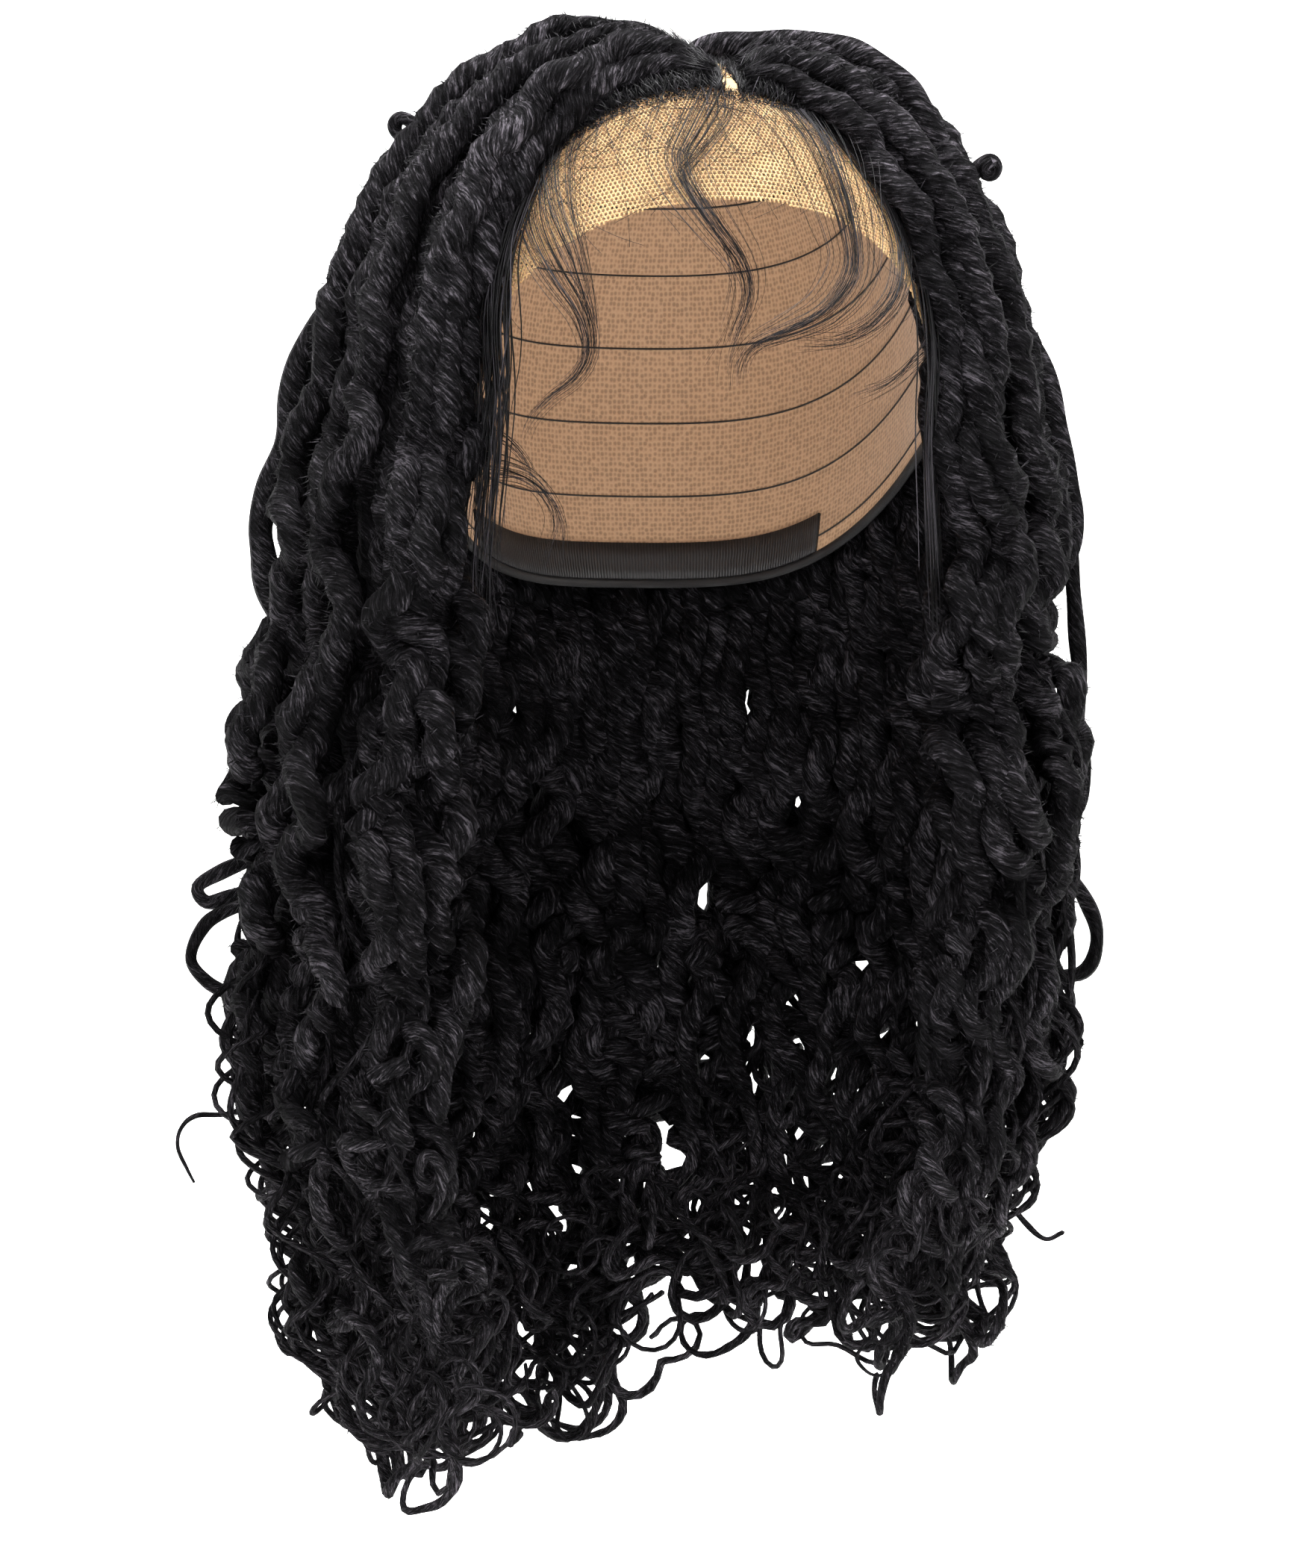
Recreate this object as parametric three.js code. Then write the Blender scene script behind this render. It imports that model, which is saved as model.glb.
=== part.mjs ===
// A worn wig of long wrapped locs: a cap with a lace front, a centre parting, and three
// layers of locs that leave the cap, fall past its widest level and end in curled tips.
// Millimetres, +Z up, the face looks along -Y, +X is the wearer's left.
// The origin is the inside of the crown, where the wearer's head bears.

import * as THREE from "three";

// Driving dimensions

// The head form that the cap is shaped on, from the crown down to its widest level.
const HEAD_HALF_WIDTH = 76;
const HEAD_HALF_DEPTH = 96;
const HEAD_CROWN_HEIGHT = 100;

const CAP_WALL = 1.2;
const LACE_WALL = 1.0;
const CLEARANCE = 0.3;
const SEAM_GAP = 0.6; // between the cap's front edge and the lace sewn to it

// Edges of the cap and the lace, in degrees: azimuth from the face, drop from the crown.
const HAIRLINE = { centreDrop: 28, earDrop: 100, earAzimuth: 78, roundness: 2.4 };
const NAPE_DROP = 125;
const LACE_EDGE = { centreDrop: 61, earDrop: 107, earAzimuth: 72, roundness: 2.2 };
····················
Given exercise: Write every line of the material above again, exactly.

Answer to the problem:
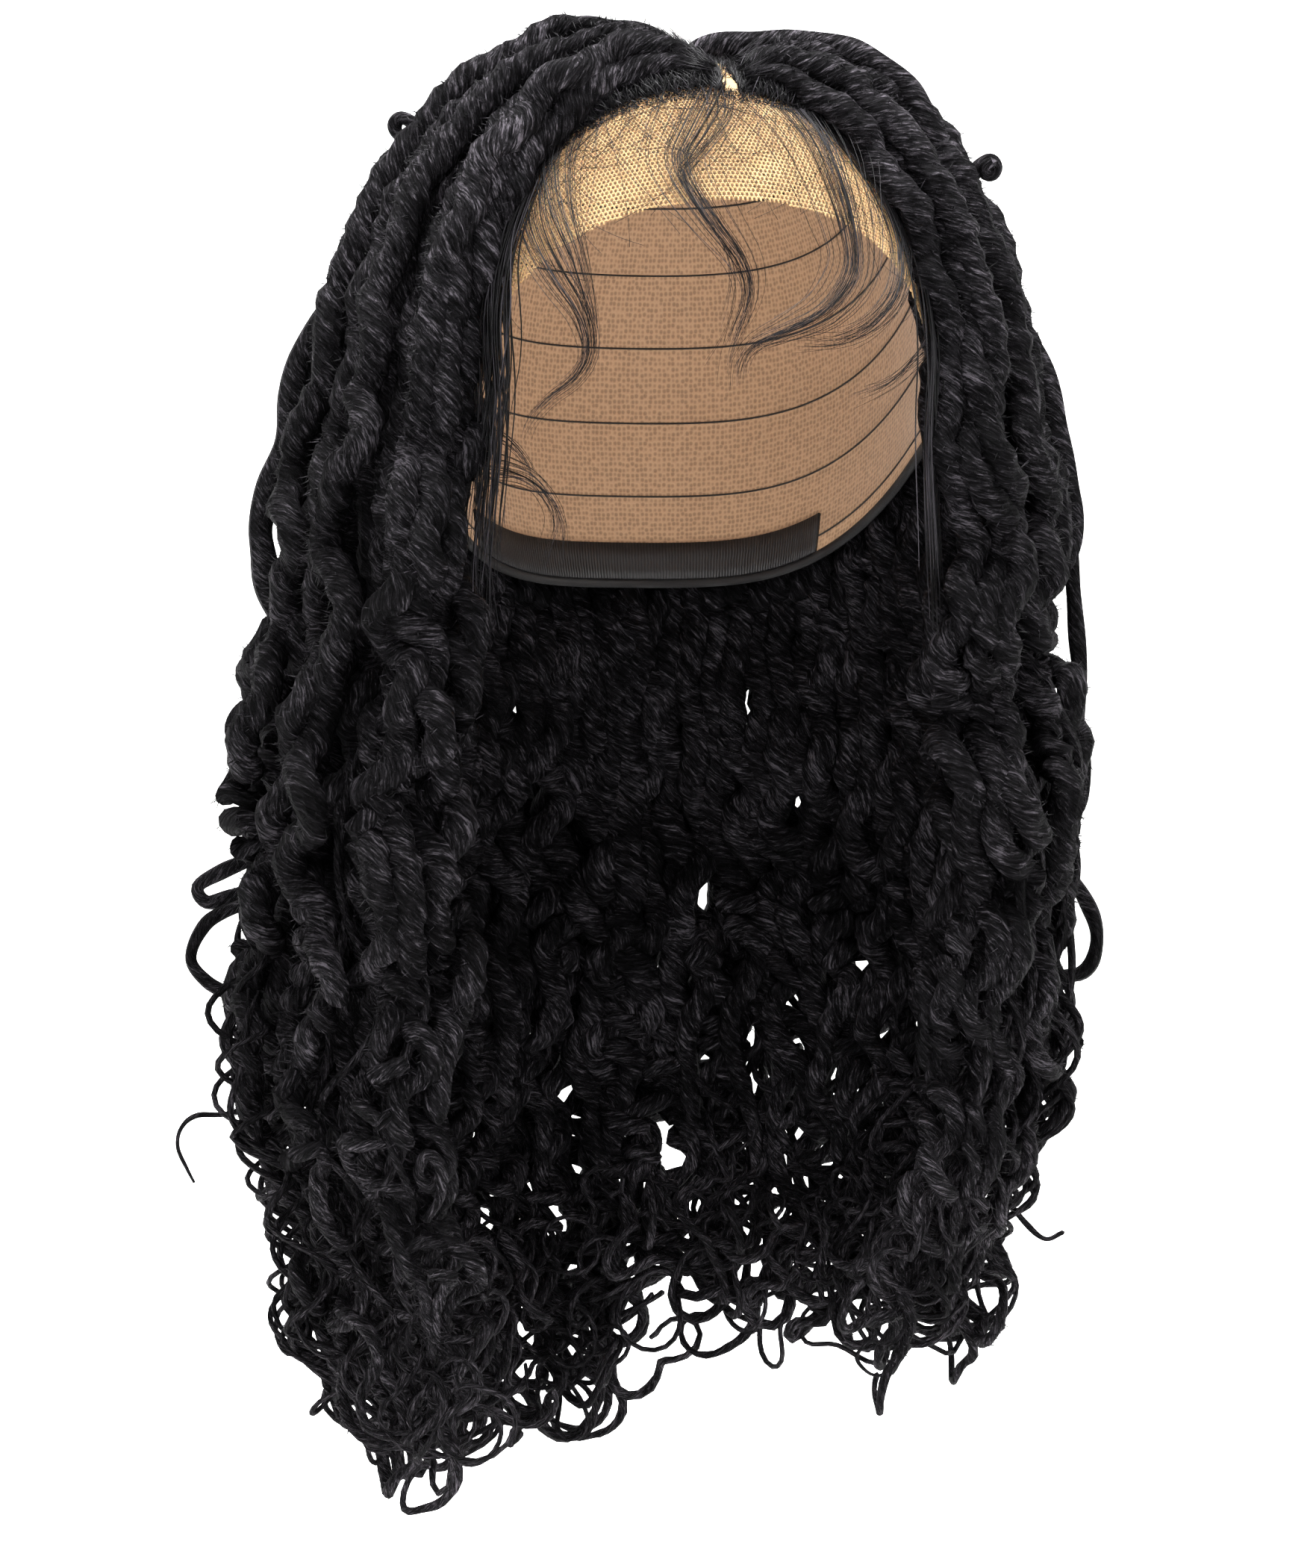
Recreate this object as parametric three.js code. Then write the Blender scene script behind this render. It imports that model, which is saved as model.glb.
=== part.mjs ===
// A worn wig of long wrapped locs: a cap with a lace front, a centre parting, and three
// layers of locs that leave the cap, fall past its widest level and end in curled tips.
// Millimetres, +Z up, the face looks along -Y, +X is the wearer's left.
// The origin is the inside of the crown, where the wearer's head bears.

import * as THREE from "three";

// Driving dimensions

// The head form that the cap is shaped on, from the crown down to its widest level.
const HEAD_HALF_WIDTH = 76;
const HEAD_HALF_DEPTH = 96;
const HEAD_CROWN_HEIGHT = 100;

const CAP_WALL = 1.2;
const LACE_WALL = 1.0;
const CLEARANCE = 0.3;
const SEAM_GAP = 0.6; // between the cap's front edge and the lace sewn to it

// Edges of the cap and the lace, in degrees: azimuth from the face, drop from the crown.
const HAIRLINE = { centreDrop: 28, earDrop: 100, earAzimuth: 78, roundness: 2.4 };
const NAPE_DROP = 125;
const LACE_EDGE = { centreDrop: 61, earDrop: 107, earAzimuth: 72, roundness: 2.2 };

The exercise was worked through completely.